Il documento riporta le conclusioni raggiunte sul “nuovo"  [in realtà ultraquarantennale, ma vertiginosamente incrementatosi nell’ultimo decennio] antisemitismo, che applica allo Stato di Israele stereotipi antisemiti.
 
Ben venga dunque Questa terra è la mia terra, testo ampiamente documentato -tra le varie Rubriche ce n’è una intitolata in modo emblematico“Miti”-, arricchito da alcune fotografie e mappe. Tra queste ultime, significative le due di copertina.

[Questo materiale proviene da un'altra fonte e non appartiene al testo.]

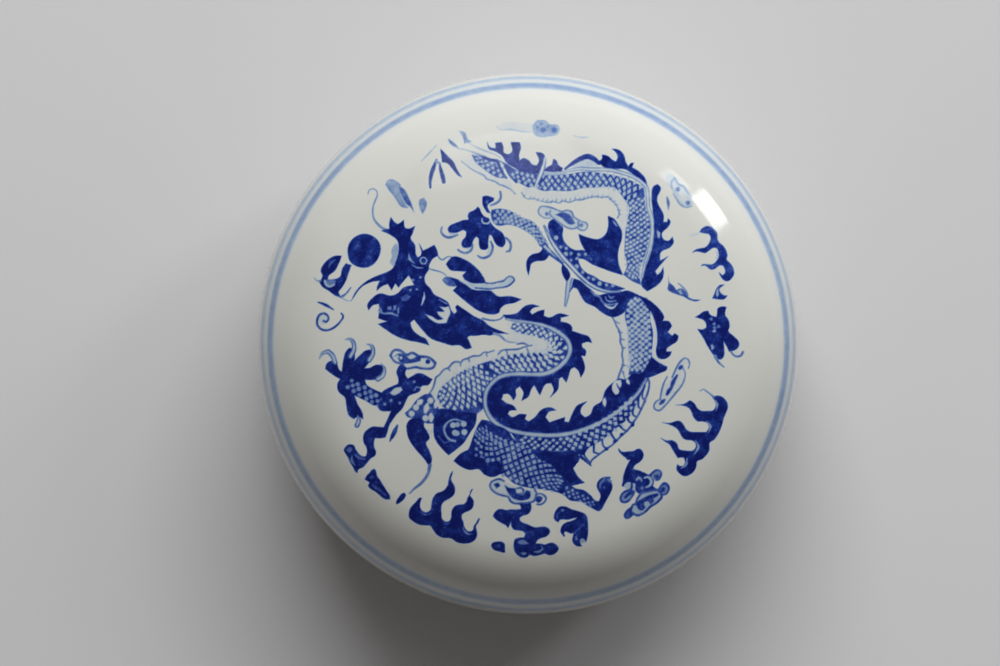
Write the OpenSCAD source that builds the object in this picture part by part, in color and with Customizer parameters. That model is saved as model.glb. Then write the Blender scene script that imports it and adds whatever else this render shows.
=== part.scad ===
// A round lidded box of glazed porcelain that holds a lump of red seal paste.
// It comes apart into three pieces: the lid, the base and the paste.
// The origin is at the centre of the face that the foot stands on, and +Z is up.

/* [Overall] */
// Outer diameter of the lid and the base where they meet
body_d = 90; // [80:1:110]
// Height of the seat where the lid rests on the base
seam_z = 19; // [17:0.5:23]
// Radius that rounds the outer edges of the lid and the base at the seam
seam_round = 0.6; // [0.3:0.1:1]

/* [Lid] */
// Straight height of the lid's side above the seam
lid_skirt_h = 2; // [1:0.5:3]
// Radius of the shoulder that turns the side into the dome
lid_shoulder_r = 17; // [14:0.5:20]
// Radius of the sphere that the shallow top follows
lid_dome_r = 150; // [110:5:220]
// Thickness of the lid's wall
lid_wall = 3.5; // [3:0.1:4]

/* [Base] */
// Thickness of the base's wall and floor
base_wall = 4.2; // [3.8:0.1:4.8]
// Straight height of the base's side below the seam
base_skirt_h = 3; // [2:0.5:4]
// Thickness of the collar that stands up inside the lid
collar_wall = 1.8; // [1.5:0.1:2]
// Height of the collar above the seat
collar_h = 4; // [3:0.5:5]
// Outer diameter of the foot ring
foot_d = 61; // [54:1:64]
// Width of the foot ring
foot_w = 3.4; // [2.6:0.2:4.2]
// Height of the foot ring, which is also the depth of the hollow under the base
foot_h = 2; // [1.5:0.25:3]
// Radius that rounds the foot ring's edges
foot_round = 0.8; // [0.4:0.1:1.1]

/* [Fit of the lid] */
// Gap between the collar and the lid, all round
collar_clearance = 0.4; // [0.2:0.05:0.6]
// Gap between the collar's tip and the ledge inside the lid
collar_top_gap = 0.6; // [0.4:0.1:1.2]

/* [Seal paste] */
// Gap between the lump of paste and the wall of the well, all round
paste_gap = 6.8; // [5.8:0.2:10.8]
// Radius of the lump's rounded side
paste_side_r = 4.5; // [3.5:0.25:5]
// Radius of the sphere that the lump's top follows
paste_dome_r = 200; // [140:10:300]

/* [Hidden] */
$fn = 180;

body_r = body_d / 2;

// The base's outer side is a quarter circle between the foot and the straight part of its side.
base_shoulder_z = seam_z - base_skirt_h;
base_shoulder_r = base_shoulder_z - foot_h;
base_shoulder_x = body_r - base_shoulder_r;
well_r = body_r - base_wall;
well_floor_z = foot_h + base_wall;
collar_r = well_r + collar_wall;
collar_top_z = seam_z + collar_h;
foot_r = foot_d / 2;
paste_r = well_r - paste_gap;

lid_shoulder_z = seam_z + lid_skirt_h;
rebate_r = collar_r + collar_clearance;
rebate_top_z = collar_top_z + collar_top_gap;

glaze_colour = [0.93, 0.94, 0.91];
paste_colour = [0.72, 0.09, 0.06];

// Half outline of a domed lump: a shallow dome that a round side of radius side_r meets
// smoothly, down to the side's own lowest point. The side's centre lies at side_z.
module domed_outline(edge_r, side_r, dome_r, side_z) {
    side_x = edge_r - side_r;
    rise = sqrt(pow(dome_r - side_r, 2) - pow(side_x, 2));
    clear_of_dome = dome_r + 1;
    intersection() {
        translate([0, side_z - rise]) circle(dome_r);
        polygon([
            [0, side_z - side_r],
            [side_x, side_z - side_r],
            [side_x, side_z],
            [side_x * clear_of_dome / rise, side_z - rise + clear_of_dome],
            [0, side_z - rise + clear_of_dome]
        ]);
    }
    translate([side_x, side_z]) circle(side_r);
}

// What is cut away to round a corner at [x, z]. The solid lies towards into_x and into_z, each 1 or -1.
module corner_cut(x, z, r, into_x, into_z) {
    translate([x, z]) scale([into_x, into_z]) difference() {
        translate([-r, -r]) square(2 * r);
        translate([r, r]) circle(r);
        translate([r, -2 * r]) square(4 * r);
        translate([-2 * r, r]) square(4 * r);
    }
}

module lid_outer() {
    domed_outline(body_r, lid_shoulder_r, lid_dome_r, lid_shoulder_z);
    translate([0, seam_z]) square([body_r, lid_skirt_h]);
}

module lid_hollow() {
    domed_outline(body_r - lid_wall, lid_shoulder_r - lid_wall, lid_dome_r - lid_wall, lid_shoulder_z);
    translate([0, seam_z]) square([rebate_r, rebate_top_z - seam_z]);
}

// Upright half plane above a height, which keeps an outline above it.
module above(z) {
    translate([0, z]) square([body_r + 1, body_r]);
}

module lid_section() {
    difference() {
        intersection() {
            lid_outer();
            above(seam_z);
        }
        lid_hollow();
        corner_cut(body_r, seam_z, seam_round, -1, 1);
    }
}

module lid() {
    color(glaze_colour) rotate_extrude() lid_section();
}

module base_section() {
    collar_tip_r = collar_wall / 2;
    difference() {
        union() {
            translate([0, foot_h]) square([base_shoulder_x, base_shoulder_z - foot_h]);
            translate([base_shoulder_x, base_shoulder_z]) intersection() {
                circle(base_shoulder_r);
                translate([0, -base_shoulder_r]) square(base_shoulder_r);
            }
            translate([0, base_shoulder_z]) square([body_r, base_skirt_h]);
            translate([0, base_shoulder_z]) square([collar_r, collar_top_z - collar_tip_r - base_shoulder_z]);
            translate([collar_r - collar_tip_r, collar_top_z - collar_tip_r]) circle(collar_tip_r);
            foot_section();
        }
        well_section();
        corner_cut(body_r, seam_z, seam_round, -1, -1);
    }
}

// The ring that the base stands on, let into the floor by half its thickness.
module foot_section() {
    difference() {
        translate([foot_r - foot_w, 0]) square([foot_w, foot_h + base_wall / 2]);
        corner_cut(foot_r, 0, foot_round, -1, 1);
        corner_cut(foot_r - foot_w, 0, foot_round, 1, 1);
    }
}

// The hollow that holds the paste: a flat floor, a round cove and an upright wall.
module well_section() {
    cove_r = base_shoulder_r - base_wall;
    cove_x = well_r - cove_r;
    translate([0, well_floor_z]) square([cove_x, collar_top_z - well_floor_z + 1]);
    translate([cove_x, well_floor_z + cove_r]) circle(cove_r);
    translate([0, well_floor_z + cove_r]) square([well_r, collar_top_z - well_floor_z - cove_r + 1]);
}

module base() {
    color(glaze_colour) rotate_extrude() base_section();
}

module seal_paste() {
    color(paste_colour) rotate_extrude() intersection() {
        domed_outline(paste_r, paste_side_r, paste_dome_r, well_floor_z + paste_side_r);
        above(well_floor_z);
    }
}

base();
lid();
seal_paste();
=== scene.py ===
import math

import bmesh
import bpy
import numpy as np
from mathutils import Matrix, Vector


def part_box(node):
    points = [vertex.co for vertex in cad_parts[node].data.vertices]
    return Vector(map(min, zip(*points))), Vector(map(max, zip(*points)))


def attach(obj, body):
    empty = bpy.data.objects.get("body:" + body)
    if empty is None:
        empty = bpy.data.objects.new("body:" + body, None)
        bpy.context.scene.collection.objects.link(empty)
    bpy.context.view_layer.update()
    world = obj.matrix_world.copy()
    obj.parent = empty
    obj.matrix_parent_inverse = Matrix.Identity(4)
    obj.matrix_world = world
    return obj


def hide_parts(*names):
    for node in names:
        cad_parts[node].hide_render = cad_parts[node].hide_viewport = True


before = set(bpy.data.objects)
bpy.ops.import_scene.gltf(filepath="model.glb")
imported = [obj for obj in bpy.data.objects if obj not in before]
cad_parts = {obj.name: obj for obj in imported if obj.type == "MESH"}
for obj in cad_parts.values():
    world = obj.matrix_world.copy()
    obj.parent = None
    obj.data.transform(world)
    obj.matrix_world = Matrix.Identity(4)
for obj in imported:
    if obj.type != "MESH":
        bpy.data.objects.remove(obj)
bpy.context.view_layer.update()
MM = 0.001

# Camera. The photograph was taken from straight above the closed box, with the dragon's top side up.
# The box stands a little right of and below the middle of the picture.
CAMERA_HEIGHT, SHOULDER_HEIGHT = 430 * MM, 22.9 * MM
CAMERA_LEFT, CAMERA_FORWARD = 4.63 * MM, 1.76 * MM
VIEW_WIDTH_AT_SHOULDER = 166.0 * MM
SEEN_FROM, SEEN_TO = 10 * MM, 20.0
scene = bpy.context.scene


def put(name, data):
    """A new object in the scene that holds the data."""
    made = bpy.data.objects.new(name, data)
    scene.collection.objects.link(made)
    return made


eye = put("camera", bpy.data.cameras.new("camera"))
eye.location = (-CAMERA_LEFT, CAMERA_FORWARD, CAMERA_HEIGHT)
eye.data.lens = eye.data.sensor_width * (CAMERA_HEIGHT - SHOULDER_HEIGHT) / VIEW_WIDTH_AT_SHOULDER
eye.data.clip_start, eye.data.clip_end = SEEN_FROM, SEEN_TO
scene.camera = eye
scene.view_settings.view_transform = "Standard"


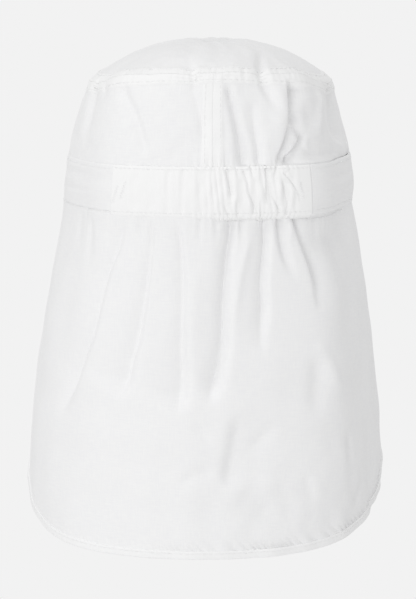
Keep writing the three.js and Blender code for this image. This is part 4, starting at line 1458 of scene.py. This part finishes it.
PEAK_UV = (80.0, 120.0)  # half its cloth across, and all of it from the root over the top and back below


@dataclass
class Peak:
    """The front peak: cloth over a stiffener, with rows of topstitching.

    Attributes:
        form: The hat's main form.
        length: How far it reaches at its middle.
        end_length: How far at its ends.
        thickness: Of the whole peak.
        inset: How far its root lies under the headband.
        roundness: 2 for a plain oval front edge, more for a squarer one.
        droop: Its slope at the middle.
        side_droop: How much steeper it is at its ends.
        forward: How much of each place's direction is straight ahead, the rest square to the head.
        rows: Millimetres from its edge to each stitched row.
        quilt: The cloth's waves between the rows.
        fold: Shares round its skin between which it turns from the top to the underside.
    """

    form: HatForm = FORM
    length: float = 54.0
    end_length: float = 7.0
    thickness: float = 2.6
    inset: float = 2.0
    roundness: float = 2.4
    droop: float = math.radians(20.0)
    side_droop: float = math.radians(22.0)
    forward: float = 0.55
    rows: tuple[float, ...] = (2.6, 9.0, 16.0, 23.0, 30.0, 37.0, 44.0)
    quilt: Crumple = Crumple(0.12, 11.0, 71)
    fold: tuple[float, float] = (0.46, 0.54)

    @property
    def half_turn(self) -> float:
        """Half the turn that the peak takes up: each end lies about 1.5 mm from the flap's front edge."""
        return math.pi - self.form.top_turn - 3.0 / (self.form.head_width / 2 + self.form.head_length / 2)

    def middle(self, side: Grid, reach: Grid, lift: Grid) -> Grid:
        """Places in the peak.

        Args:
            side: -1 to 1 from one end to the other.
            reach: Millimetres from its root.
            lift: Millimetres above its underside.

        Returns:
            The places, in millimetres.
        """
        turn = math.pi + side * self.half_turn
        width, length = self.form.head_width, self.form.head_length
        root = self.form.oval(width / 2, length / 2, turn, -0.3 - self.thickness, -self.inset)
        out_x, out_y = -length * np.sin(turn), width * np.cos(turn)
        size = np.hypot(out_x, out_y)
        ahead_x, ahead_y = mix(out_x / size, 0.0, self.forward), mix(out_y / size, -1.0, self.forward)
        size = np.hypot(ahead_x, ahead_y)
        droop = self.droop + self.side_droop * side * side
        root[..., 0] += reach * np.cos(droop) * ahead_x / size
        root[..., 1] += reach * np.cos(droop) * ahead_y / size - lift * np.sin(droop)
        root[..., 2] += -reach * np.sin(droop) + lift * np.cos(droop)
        return root

    def full_reach(self, side: Grid) -> Grid:
        """How far the peak reaches at each side place."""
        roundness = np.sqrt(np.maximum(0.0, 1.0 - np.abs(side) ** self.roundness))
        return self.inset + mix(self.end_length, self.length, roundness)

    def skin(self, side: Grid, turned: Grid) -> Grid:
        """The peak's whole skin.

        Args:
            side: -1 to 1 from one end to the other.
            turned: 0 to 1 from the root over the top, round the edge and back below.

        Returns:
            The places, in millimetres.
        """
        first, last = self.fold
        full, half = self.full_reach(side), self.thickness / 2
        bend = np.clip((turned - first) / (last - first), 0.0, 1.0) * math.pi
        on_top, below = turned <= first, turned >= last
        flat_reach = np.clip(np.where(on_top, turned, 1.0 - turned) / first, 0.0, 1.0) * (full - half)
        reach = np.where(on_top | below, flat_reach, full - half + half * np.sin(bend))
        level = np.where(on_top, half, np.where(below, -half, half * np.cos(bend)))
        dents = sum(bell((full - reach - row) / 0.6) * (reach > 3.0) for row in self.rows)
        quilt = self.quilt.height(side * PEAK_UV[0], reach) * (1.0 - dents)
        swell = np.where(level > 0, 1.0, -1.0) * (quilt - 0.32 * dents) * (on_top | below)
        closing = smoothstep(reach, 0.0, 1.5)
        return self.middle(side, reach, half + (level + swell) * mix(0.2, 1.0, closing))

    def stitch_rows(self) -> list[Row]:
        """The stitched rows, on the top and on the underside."""
        rows, half = [], self.thickness / 2
        for row in self.rows:
            side = np.linspace(-0.985, 0.985, 260)
            reach = self.full_reach(side) - row
            side, reach = side[reach > 4.0], reach[reach > 4.0]
            for face in (1.0, -1.0):
                lift = half + face * (half - 0.3)
                places = self.middle(side, reach, lift)
                rows.append((places, (self.middle(side, reach, lift + 1.0) - places) * face))
        return rows

    def build(self, cotton: Cloth, thread: Cloth) -> list[Piece]:
        """Make and dress the peak and its stitches.

        Args:
            cotton: The cloth's finish.
            thread: The stitches' finish.

        Returns:
            The pieces.
        """
        first, last = self.fold
        rounds = spaced((0.0, first, 96), (first, last, 10), (last, 1.0, 96))
        piece = grid_mesh("peak_cloth", spaced((-1.0, 1.0, 150)), rounds, self.skin, flat_uv(*PEAK_UV))
        mend(piece, 0.02)
        dress(piece, cotton, "band_cotton", "peak")
        stitches = stitch_piece("peak_topstitching", self.stitch_rows(), Stitch.TOPSTITCH)
        return [piece, dress(stitches, thread, "band_cotton")]


# Studio


@dataclass
class Studio:
    """The pale floor, the plain backdrop, the soft lights and the camera.

    Attributes:
        distance: From the camera to its aim, in metres.
        pixel_mm: Millimetres of hat for one pixel of the picture.
        picture_height: In pixels.
        elevation: How far the camera stands above level.
        turn: How far it stands beside the centre back.
        aim: Where it looks: millimetres beside and above the frame's origin.
        backdrop: Colour of the backdrop.
        around: Strength of the even light from all sides.
        lamps: Name, place in metres and power of each soft lamp.
        lamp_size: Side of a lamp, in metres.
    """

    distance: float = 2.6
    pixel_mm: float = 0.5294
    picture_height: int = 599
    elevation: float = math.radians(6.5)
    turn: float = math.radians(-1.1)
    aim: tuple[float, float] = (0.8, -52.0)
    backdrop: str = "#f2f2f2"
    around: float = 0.709
    lamps: tuple[tuple[str, tuple[float, float, float], float], ...] = (
        ("key", (0.75, 2.05, -0.23), 9.05),
        ("high key", (1.46, 0.84, 1.41), 4.4),
        ("top light", (0.0, 0.19, 2.19), 5.6),
        ("fill", (-1.72, 0.8, -1.1), 4.0),
    )
    lamp_size: float = 0.8

    def _paper(self, name: str, colour: str, glow: float) -> Cloth:
        """Seamless studio paper, matt.

        Args:
            name: The material's name.
            colour: The paper's.
            glow: Above 0 the paper shines evenly by itself.

        Returns:
            The material.
        """
        material, tree = new_material(name)
        if glow > 0:
            paper = add_node(tree, "Emission", Color=linear(colour), Strength=glow)
        else:
            paper = add_node(tree, "BsdfPrincipled", Base_Color=linear(colour), Roughness=0.95)
        add_node(tree, "OutputMaterial", Surface=paper.outputs[0])
        return material

    def stage(self) -> None:
        """The floor under the held hat and the dome behind it."""
        bm = bmesh.new()
        bmesh.ops.create_circle(bm, cap_ends=True, segments=96, radius=0.8)
        bmesh.ops.translate(bm, verts=bm.verts, vec=(0.0, 0.0, -0.42))
        floor = finished("studio_floor", bm)
        floor.data.materials.append(self._paper("floor paper", "#f0f0f0", 0.0))
        bm = bmesh.new()
        bmesh.ops.create_uvsphere(bm, u_segments=64, v_segments=32, radius=6.0)
        dome = finished("studio_backdrop", bm)
        dome.data.materials.append(self._paper("backdrop paper", self.backdrop, 1.0))
        dome.visible_diffuse = dome.visible_glossy = dome.visible_shadow = False
        dome.visible_transmission = dome.visible_volume_scatter = False

    def lights(self) -> None:
        """Even light from all sides, and the soft lamps."""
        world = bpy.data.worlds.new("studio light")
        bpy.context.scene.world = world
        world.use_nodes = True
        background = world.node_tree.nodes["Background"].inputs
        background["Color"].default_value = (1.0, 1.0, 1.0, 1.0)
        background["Strength"].default_value = self.around
        for name, place, power in self.lamps:
            lamp = bpy.data.lights.new(name, "AREA")
            lamp.energy, lamp.size = power, self.lamp_size
            holder = bpy.data.objects.new(name, lamp)
            holder.location = place
            towards = Vector((0.0, 0.0, -0.05)) - Vector(place)
            holder.rotation_euler = towards.to_track_quat("-Z", "Y").to_euler()
            bpy.context.scene.collection.objects.link(holder)

    def camera(self) -> None:
        """A long lens, square to the back of the hat and a little above it."""
        data = bpy.data.cameras.new("camera")
        data.sensor_fit = "VERTICAL"
        data.sensor_height = 36.0
        data.lens = data.sensor_height * self.distance / (self.picture_height * self.pixel_mm * MM)
        data.clip_end = 50.0
        holder = bpy.data.objects.new("camera", data)
        beside, behind = math.sin(self.turn), math.cos(self.turn)
        aim = Vector((self.aim[0] * behind, self.aim[0] * beside, self.aim[1])) * MM
        level, above = math.cos(self.elevation), math.sin(self.elevation)
        back = Vector((-beside * level, behind * level, above))
        holder.location = aim + back * self.distance
        holder.rotation_euler = back.to_track_quat("Z", "Y").to_euler()
        bpy.context.scene.collection.objects.link(holder)
        bpy.context.scene.camera = holder

    def build(self) -> None:
        """Set up the studio."""
        self.stage()
        self.lights()
        self.camera()
        bpy.context.scene.view_settings.view_transform = "Standard"


def main() -> None:
    """Build the hat's pieces in order, then the studio."""
    logging.basicConfig(level=logging.INFO, format="%(message)s")
    crown_cotton = CottonFinish("crown cotton poplin").build()
    band_cotton = CottonFinish("band cotton poplin").build()
    flap_cotton = CottonFinish("flap cotton poplin").build()
    thread = ThreadFinish().build()
    parts = ((Crown(), crown_cotton), (Rim(), band_cotton), (NeckFlap(), flap_cotton), (Peak(), band_cotton))
    for part, cotton in parts:
        for piece in part.build(cotton, thread):
            log.info("%s: %d faces", piece.name, len(piece.data.polygons))
    Studio().build()
    log.info("studio set")


if __name__ == "__main__":
    main()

La prima raffigura il territorio in origine (1920) assegnato come Jewish National Home; la seconda mostra la zona destinata al costituendo Stato ebraico due anni dopo, a seguito della creazione, da parte britannica, del Regno di Transgiordania (in favore degli Hashemiti), creazione ottenuta tramite l’amputazione del 78% dell’intero.
Questi dati rivelano l’autentico significato delle parole del Presidente dell’ANP, Mahmud Abbas, quando egli afferma che i Palestinesi, magnanimi, sono disposti ad  accontentarsi del  “solo”  22% del territorio della Palestina per fondare il loro Stato!